There are many overlapping reasons.

I asked myself why it was that I adopted a “left” reading of Heidegger, that of “increasing lightness,” versus a “right” reading, because one does exist. (And here the reference is purely philosophical, to the Hegelian right and left, even though it was the Hegelian right that read Hegel as the restoration of traditional religiosity, whereas Marx and Feuerbach were out to cause trouble.) Purely because he seemed to me closer to the political left? Not in your wildest dreams. Because . . . I am Christian. Because I am someone who thinks of the good in terms of withdrawal rather than of affirmation. God incarnates himself. Indeed he does . . . but he’s a carpenter who winds up being crucified—in other words, he’s not exactly the triumphant Messiah.

Here’s where René Girard comes in. Casually once again: Marco Vallora, an ex-student of mine, asked me to review Girard’s book Things Hidden Since the Foundation of the World.

I read a few pages and realized immediately that it was right up my alley. (Girard and I have become friends in recent years.)

I read Girard, and it was like an illumination. I owe him a great deal and am greatly devoted to him, although we differ on some points. It was he who re-Christianized me (albeit in my own way), it was with him that I began to think that it might be possible to bind weakening, secularization, and Christianity closely together.

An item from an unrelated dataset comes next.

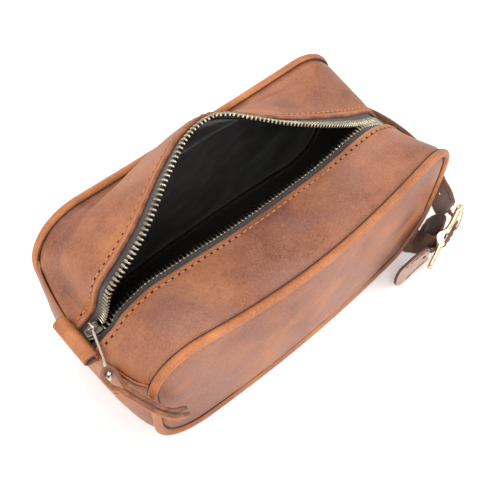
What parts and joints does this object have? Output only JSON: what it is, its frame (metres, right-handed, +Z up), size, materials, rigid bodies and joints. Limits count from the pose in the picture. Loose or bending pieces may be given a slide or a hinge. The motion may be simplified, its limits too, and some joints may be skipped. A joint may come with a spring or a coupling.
{
  "type": "toiletry bag",
  "caption": "Leather toiletry bag with corded seams, a zipped top that opens wide, a rolled end tab and a buckled hanging handle at one end.",
  "frame": {"origin": "centre of the footprint, on the floor plane under the bag", "axes": "+X along the bag towards the handle end, -Y towards the front panel, +Z up out of the zipped top"},
  "size_m": [0.2786, 0.1493, 0.1596],
  "materials": {
    "leather": "waxed",
    "piping": "waxed",
    "tab": "waxed",
    "strap": "waxed",
    "cord": "matte",
    "lining": "matte",
    "tape": "matte",
    "brass": "antique",
    "gold": "satin",
    "steel": "satin"
  },
  "bodies": {
    "shell": {"front_panel": "leather", "back_panel": "leather", "front_piping": "piping", "front_piping_cord": "cord", "back_piping": "piping", "back_piping_cord": "cord", "bottom_end_gusset": "leather", "lining_front": "lining", "lining_back": "lining", "lining_gusset": "lining", "end_tab": "tab"},
    "front_flap": {"top_strip_front": "leather", "zip_tape_front": "tape", "zip_teeth_front": "brass", "zip_stop_front": "brass", "lining_top_front": "lining"},
    "back_flap": {"top_strip_back": "leather", "zip_tape_back": "tape", "zip_teeth_back": "brass", "zip_stop_back": "brass", "lining_top_back": "lining"},
    "slider": {"zip_slider": "brass"},
    "pull_bar": {"pull_bar": "steel"},
    "pull_leather": {"pull_leather": "piping"},
    "handle": {"handle_strap": "strap", "buckle_strap": "strap"},
    "buckle": {"buckle_frame": "gold"},
    "prong": {"buckle_prong": "gold"}
  },
  "joints": [
    {"name": "zip_slide", "type": "slide", "parent": "shell", "child": "slider", "axis": [0.9985, 0, 0.0555], "range_m": [0, 0.213]},
    {"name": "back_flap_close", "type": "hinge", "parent": "shell", "child": "back_flap", "pos_m": [0, 0.0545, 0.1085], "axis": [1, 0, 0], "range_deg": [0, 72.5], "deforming": ["top_strip_back", "zip_tape_back", "zip_teeth_back", "zip_stop_back", "lining_top_back"]},
    {"name": "front_flap_close", "type": "hinge", "parent": "shell", "child": "front_flap", "pos_m": [0, -0.059, 0.104], "axis": [-1, 0, 0], "range_deg": [0, 11], "deforming": ["top_strip_front", "zip_tape_front", "zip_teeth_front", "zip_stop_front", "lining_top_front"]},
    {"name": "pull_bar_swing", "type": "hinge", "parent": "slider", "child": "pull_bar", "pos_m": [-0.12176, -0.005, 0.09224], "axis": [0.9985, 0, 0.0555], "range_deg": [-22.5, 0]},
    {"name": "pull_leather_swing", "type": "hinge", "parent": "pull_bar", "child": "pull_leather", "pos_m": [-0.1306, -0.0324, 0.0876], "axis": [0.0357, 0.1557, -0.9872], "range_deg": [0, 60], "deforming": ["pull_leather"]},
    {"name": "handle_swing", "type": "hinge", "parent": "shell", "child": "handle", "pos_m": [0.1072, -0.0584, 0.0096], "axis": [0.1467, 0.924, 0.3532], "range_deg": [-1, 38], "deforming": ["handle_strap", "buckle_strap"]},
    {"name": "buckle_tilt", "type": "hinge", "parent": "handle", "child": "buckle", "pos_m": [0.114, -0.0752, 0.0286], "axis": [0.5782, 0.2071, -0.7892], "range_deg": [-2.5, 2.5]},
    {"name": "prong_swing", "type": "hinge", "parent": "buckle", "child": "prong", "pos_m": [0.114, -0.0752, 0.0286], "axis": [0.5782, 0.2071, -0.7892], "range_deg": [0, 12]}
  ],
  "couplings": [
    {"joint": "back_flap_close", "follows": "zip_slide", "rad_per_m": 5.9401},
    {"joint": "front_flap_close", "follows": "zip_slide", "rad_per_m": 0.90125},
    {"joint": "pull_bar_swing", "follows": "zip_slide", "rad_per_m": -1.8027}
  ]
}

Girard invented the theory of the scapegoat: human society is an agglomeration in which everyone imitates everyone else, but this imitation produces continual crises. Your car is bigger than mine; I want one like that, too, though if I hadn’t seen yours the thought would never have occurred to me. This situation is resolved only when a scapegoat is found, belonging to neither group, like the referee in a soccer match. Shouting “arbitro cornuto” (the referee is a cuckold) is a typical example of how opposing groups of fans can form alliances and instead of massacring each other, cast all the guilt onto a scapegoat.

The scapegoat par excellence is Jesus Christ.

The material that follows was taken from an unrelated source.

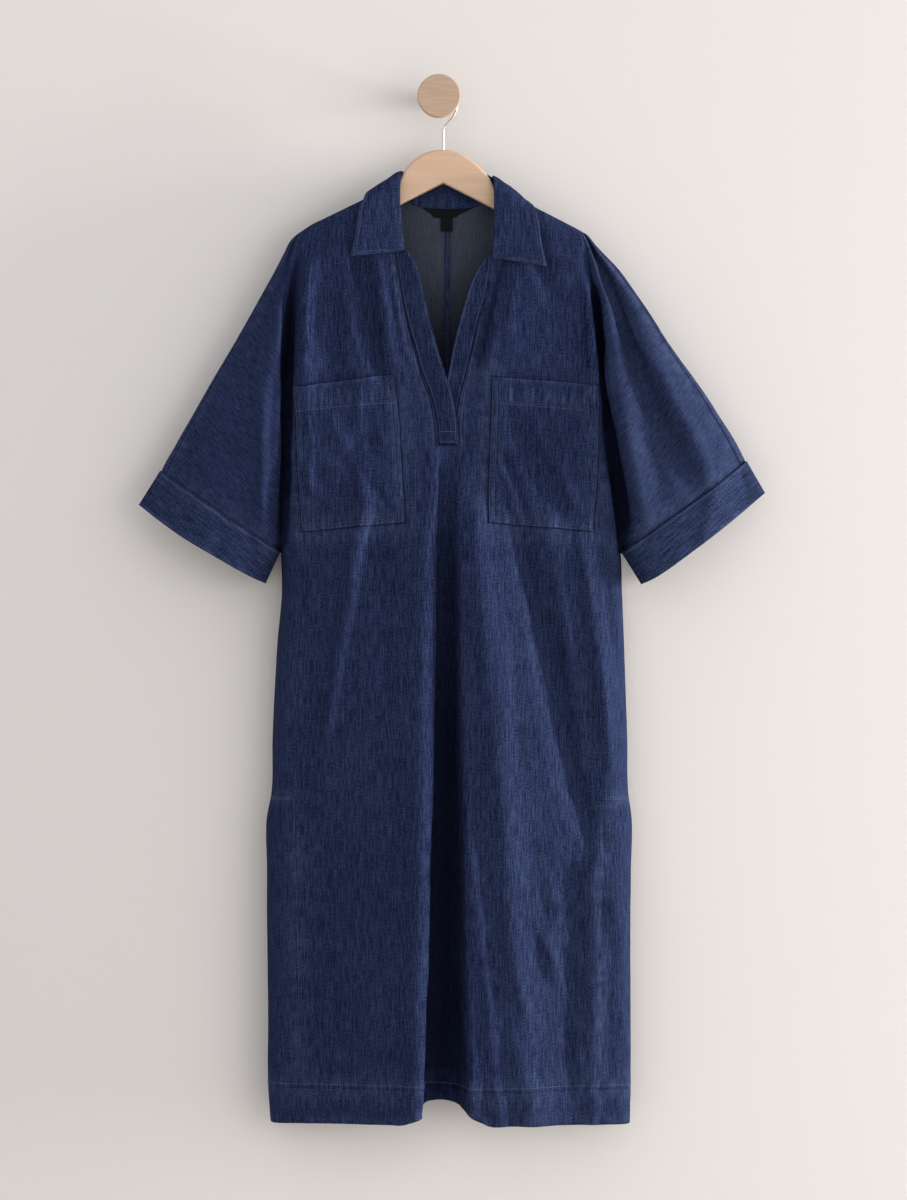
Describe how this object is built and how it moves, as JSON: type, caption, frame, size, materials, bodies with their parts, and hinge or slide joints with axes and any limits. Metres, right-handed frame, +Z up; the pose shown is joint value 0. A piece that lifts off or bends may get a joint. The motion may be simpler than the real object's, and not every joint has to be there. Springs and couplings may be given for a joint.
{
  "type": "kaftan dress on a wooden hanger with wall peg",
  "caption": "Midi denim kaftan dress with shirt collar, open placket, patch pockets and short cuffed sleeves, on a wooden hanger on a round wall peg.",
  "frame": {"origin": "middle of the peg's back face, where it stands flat on the wall", "axes": "+Z up, along the dress; +Y out of the peg's back face into the wall, so that the dress hangs on the -Y side; +X to the right of a person who faces the dress"},
  "size_m": [0.848, 0.0897, 1.418],
  "materials": {
    "front": "indigo denim, fine twill with streaks",
    "back_left": "indigo denim, fine twill with streaks",
    "back_right": "indigo denim, fine twill with streaks",
    "placket_over": "indigo denim, topstitched",
    "placket_under": "indigo denim, topstitched",
    "collar": "indigo denim in two layers, topstitched",
    "pocket_left": "indigo denim, twin topstitching",
    "pocket_right": "indigo denim, twin topstitching",
    "cuff_left": "indigo denim, topstitched",
    "cuff_right": "indigo denim, topstitched",
    "neck_label": "black woven tape, blank",
    "size_tab": "dark woven tape, blank",
    "hanger": "pale beech, satin lacquer",
    "hook": "bright nickel-plated wire",
    "peg": "pale wood with fine grain, matt"
  },
  "bodies": {
    "root": {"front": "front", "back_left": "back_left", "back_right": "back_right", "placket_over": "placket_over", "placket_under": "placket_under", "collar": "collar", "pocket_left": "pocket_left", "pocket_right": "pocket_right", "cuff_left": "cuff_left", "cuff_right": "cuff_right", "neck_label": "neck_label", "size_tab": "size_tab", "hanger": "hanger", "hook": "hook", "peg": "peg"}
  },
  "joints": []
}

For Girard the whole social mechanism is built up around this sacrality of the victim. But he thinks (and the difference is not insignificant) that the mass, the symbol of the sacrifice, is indispensable to keep the originary violence from returning. Sacrificing a victim still serves today as an outlet for social violence. If we secularize too much we are done for, because violence reemerges in its raw form. It has to be bridled.

I, on the other hand, think that Jesus Christ comes to renounce, not fulfill, the sacrality and the necessity of the victim. Jesus is the first great desacralizer of the natural religions. He comes and declares to everyone that it’s not true that we have to offer sacrifice to God. On the contrary, God calls us friends. And Jesus was crucified because everyone was so scandalized at the fact that he was telling them that until now they’d only been sacrificing in vain, that they couldn’t bear him. He was nailed to the cross because he repudiated the victimary mechanism.

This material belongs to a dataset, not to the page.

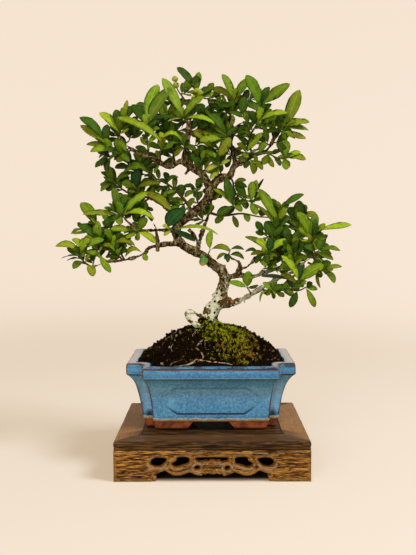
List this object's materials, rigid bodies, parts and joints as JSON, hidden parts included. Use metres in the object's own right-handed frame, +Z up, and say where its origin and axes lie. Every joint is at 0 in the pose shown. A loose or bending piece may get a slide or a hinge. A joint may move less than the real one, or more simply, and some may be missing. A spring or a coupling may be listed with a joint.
{
  "type": "firethorn bonsai",
  "caption": "Firethorn bonsai with a twisting trunk, sprays of oval leaves and small green berries, in a blue glazed oblong pot with cut-in corners on a carved wooden stand.",
  "frame": {"origin": "on the floor, below the middle of the whole: the stand's feet stand on Z = 0", "axes": "+Z up along the tree; -Y is the front, the side that the picture shows; +X is to the right seen from the front"},
  "size_m": [0.2724, 0.144, 0.3754],
  "materials": {
    "stand_wood": "oiled hardwood, dark brown, with strong grain along each rail and apron and worn edges",
    "blue_glaze": "opaque mottled blue gloss glaze over stoneware, thin and brown on the edges, bare red-brown clay at the feet",
    "black_mesh": "matt black drainage mesh",
    "soil": "dark granular soil with patches of moss",
    "bark": "pale grey-brown bark with knots and pruning scars",
    "leaf": "half-gloss leaves from lime to dark green with pale midribs; green unripe berries on the top spray"
  },
  "bodies": {
    "root": {"drain_mesh_left": "black_mesh", "drain_mesh_right": "black_mesh", "pot": "blue_glaze", "soil": "soil", "spray_apex_rosette": "leaf", "spray_back_leader_rosette": "leaf", "spray_back_left": "leaf", "spray_back_right": "leaf", "spray_back_top": "leaf", "spray_fork_twig": "leaf", "spray_inner_right_lower": "leaf", "spray_inner_right_upper": "leaf", "spray_left_back_rosette": "leaf", "spray_left_back_tip": "leaf", "spray_left_low_back": "leaf", "spray_left_low_fourth": "leaf", "spray_left_low_second": "leaf", "spray_left_low_third": "leaf", "spray_left_low_tip": "leaf", "spray_left_middle_tip": "leaf", "spray_left_middle_under": "leaf", "spray_left_slender": "leaf", "spray_middle_back_tip": "leaf", "spray_right_front_rosette": "leaf", "spray_right_front_side": "leaf", "spray_right_hanging": "leaf", "spray_right_low_middle": "leaf", "spray_right_low_shoot": "leaf", "spray_right_low_tip": "leaf", "spray_right_low_under": "leaf", "spray_right_mass_back": "leaf", "spray_right_mass_upper": "leaf", "spray_right_tip": "leaf", "spray_right_twig": "leaf", "spray_right_upper_rosette": "leaf", "spray_spur_rosette": "leaf", "spray_top": "leaf", "spray_top_right": "leaf", "spray_trunk_back_shoot": "leaf", "spray_trunk_bend_shoot": "leaf", "spray_trunk_front_leaf": "leaf", "spray_trunk_shoot": "leaf", "spray_upper_left_long": "leaf", "spray_upper_left_mass": "leaf", "spray_upper_left_rosette": "leaf", "spray_upper_left_second": "leaf", "spray_upper_left_tip": "leaf", "spray_upper_mid_arch": "leaf", "stand_apron_back": "stand_wood", "stand_apron_front": "stand_wood", "stand_apron_left": "stand_wood", "stand_apron_right": "stand_wood", "stand_panel": "stand_wood", "stand_rail_back": "stand_wood", "stand_rail_front": "stand_wood", "stand_rail_left": "stand_wood", "stand_rail_right": "stand_wood", "surface_root_front": "bark", "surface_root_middle": "bark", "trunk_and_branches": "bark"}
  },
  "joints": []
}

This is such a shattering novelty that it could only have come from “outside.” I would even hazard that the proof that Jesus is God is precisely the fact that it could only have come from a nonhuman wisdom, this radically new news. This is not a proof of the existence of God, of course, or the divinity of Jesus, but for me it’s a beautiful thing. Almost too beautiful to be true.

I am unable reasonably to disavow it.

Therefore in recent years I have increasingly considered myself a Christian philosopher vis-à-vis philosophers who were mainly Jews. Nothing to do with anti-Semitism. It remains the case that as a Christian I think that history has a salvific meaning: there is a history of salvation, in well-marked stages. The promise of the Messiah, the arrival of the Messiah, and after the Messiah the wait for the Parousia, the return. Coherent Jews like Levinas and Derrida think that the Messiah never did arrive, and they don’t even know if he ever will. They imagine him as Water Benjamin does, a sort of “weak messianism”: he is always somewhere on the horizon, there is an unending tension toward the other who is to come but who never does come, and who apart from anything else doesn’t even leave signs.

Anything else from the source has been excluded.